Austin, Texas Passes Paid Sick and Safe Leave Law                                                                

Early this morning the Austin City Council passed a long-discussed ordinance requiring employers to provide employees with paid sick and safe leave (“PSL”). Austin is the first city in the South ever to enact such a law.

Highlights of the New Austin Ordinance:

  • Effective October 1, 2018, employers must provide employees who work at least 80 hours in Austin in a calendar year to accrue PSL at the rate of one hour for every 30 hours worked, up to 64 hours annually (48 hours for employers with 15 or fewer employees).
  • PSL may be used for the employee’s or a family member’s illness, injury, health condition or preventive care, or as necessary to deal with domestic abuse, sexual assault or stalking involving the employee or a family member.
  • Unused sick time is carried over to the following year. However, an employer may cap annual PSL use (as opposed to accrual) at 8 days.
  • Employer handbooks must provide notice of these rights; posters to be issued by the City of Austin must be displayed.
  • Employers must provide a statement showing available PSL on at least a monthly basis.
  • An employer can create reasonable procedures to verify employees’ PSL requests. The ordinance specifically requires employees’ to timely request PSL “before their scheduled work time,” although employers may not prevent employees from using earned sick time for an “unforeseeable qualified absence.”
  • An employer may restrict an employee’s use of accrued PSL during an employee’s first 60 days of employment if the employer can establish “that the employee’s term of employment is at least one year.” How an employer can establish that, especially with respect to an at-will employee, is not addressed.
  • Employers may not condition the use of sick time on the employee finding a replacement for the time missed.
  • An employee transfer with the same employer does not impact the amount of earned sick time or the employee’s right to use it; if an employee returns to work for the same employer in a six month period, the employee may use previously earned sick time.
  • Employers may not retaliate against employees for requesting or using earned sick time, for reporting a violation, or for trying to exercise their rights to paid sick leave pursuant to the ordinance.
  • The ordinance will be enforced by the City of Austin Equal Employment Opportunity/Fair Housing Office. Implementing rules are expected to follow. A civil penalty of up to $500 applies for each violation.

Impact of Employer Size:

  • The effective date for most employers (with more than five employees) is October 1, 2018.
  • For employers with five or fewer employees, the law takes effect on October 1, 2020.
  • For employers with fifteen or fewer employees, the 64 hour required accrual is reduced to 48 hours annually.

What Employers Must Do:

As the October 1, 2018 effective date approaches, private employers with employees in Austin should review leave policies, procedures, payroll practices and notices to ensure compliance. Of note, although Austin is the first Southern city to pass a paid sick and safe leave law, it is part of the paid sick leave trend spreading from coast to coast.

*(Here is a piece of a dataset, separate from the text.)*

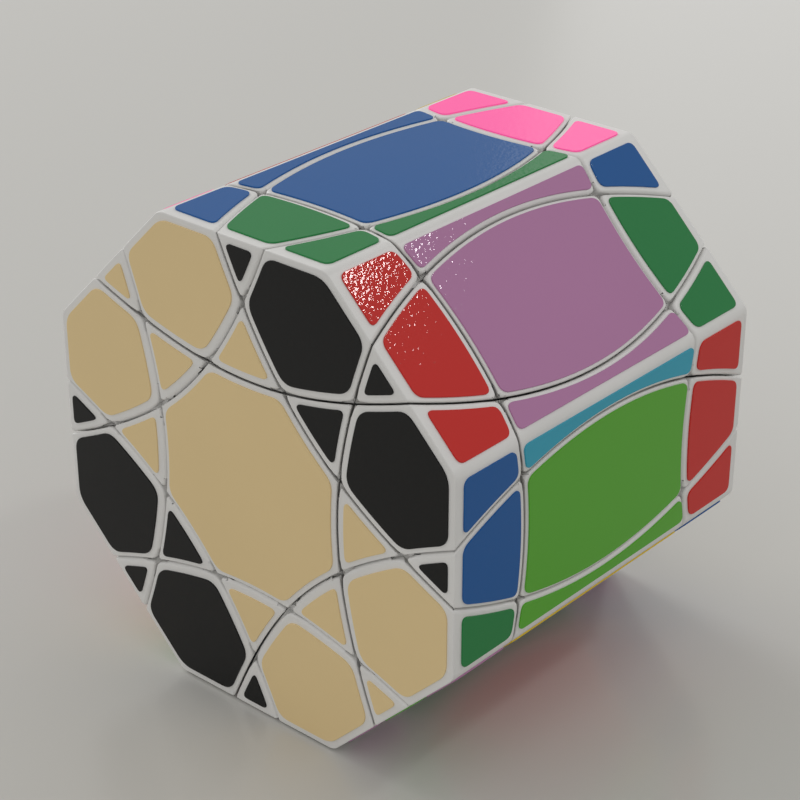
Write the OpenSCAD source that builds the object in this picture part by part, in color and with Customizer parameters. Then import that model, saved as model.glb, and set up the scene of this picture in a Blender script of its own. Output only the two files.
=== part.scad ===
// Octagonal prism turning puzzle: ten faces, two turning end layers and
// eight turning side layers, all held on one core by sprung screws.
// The prism axis is Y. Side face 0 points up (+Z), faces count clockwise
// seen from the front (-Y) end, so face 2 points to +X and face 4 is down.

/* [Body] */
// Distance between opposite side faces, without stickers
across_flats = 66; // [50:0.5:80]
// Length between the two end faces, without stickers
body_length = 59; // [40:0.5:80]
// Size of the softened outer edges
edge_round = 1.6; // [0.4:0.1:2.5]

/* [Cuts] */
// Distance of the flat part of an end cut from the centre
end_plane = 15.3; // [12:0.1:20]
// Radius where an end cut starts to slope outwards
end_flat_radius = 31; // [28:0.1:34]
// Distance of the flat part of a side cut from the centre
cut_plane = 14.3; // [12:0.1:18]
// Radius where a side cut starts to slope outwards
cut_flat_radius = 28.6; // [24:0.1:32]
// Rise of the sloping part of a cut, per mm of radius
cut_slope = 0.584; // [0.3:0.01:0.9]
// Clearance between neighbouring pieces
gap = 0.24; // [0.1:0.02:0.5]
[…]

State and local governments prefer to pass local leave laws in order to tailor to regional businesses and economies. And recently, the federal government has taken up the issue; Congress has introduced dueling bills from both sides of the aisle addressing paid sick leave, the Healthy Families Act and Workflex in the 21st Centuries Act (WFA). Meanwhile, employers with a national workforce face a variety of paid and unpaid leave laws, company-provided paid time off policies, and disability benefit obligations, which may or may not run concurrently and in some cases, contradict one another.

Paid sick leave laws are here to stay. Currently over 40 jurisdictions have passed such laws, and federal contractors are required to provide paid sick leave pursuant to the federal executive order 12988. Employers with a workforce in multiple jurisdictions must review and determine whether existing policies comply with the variety of paid leave laws. Such a review must include assessment of required record-keeping, handbook notice, and poster obligations as well as ensuring pay statement or other informational systems are in place to provide employees the required accrual and usage information.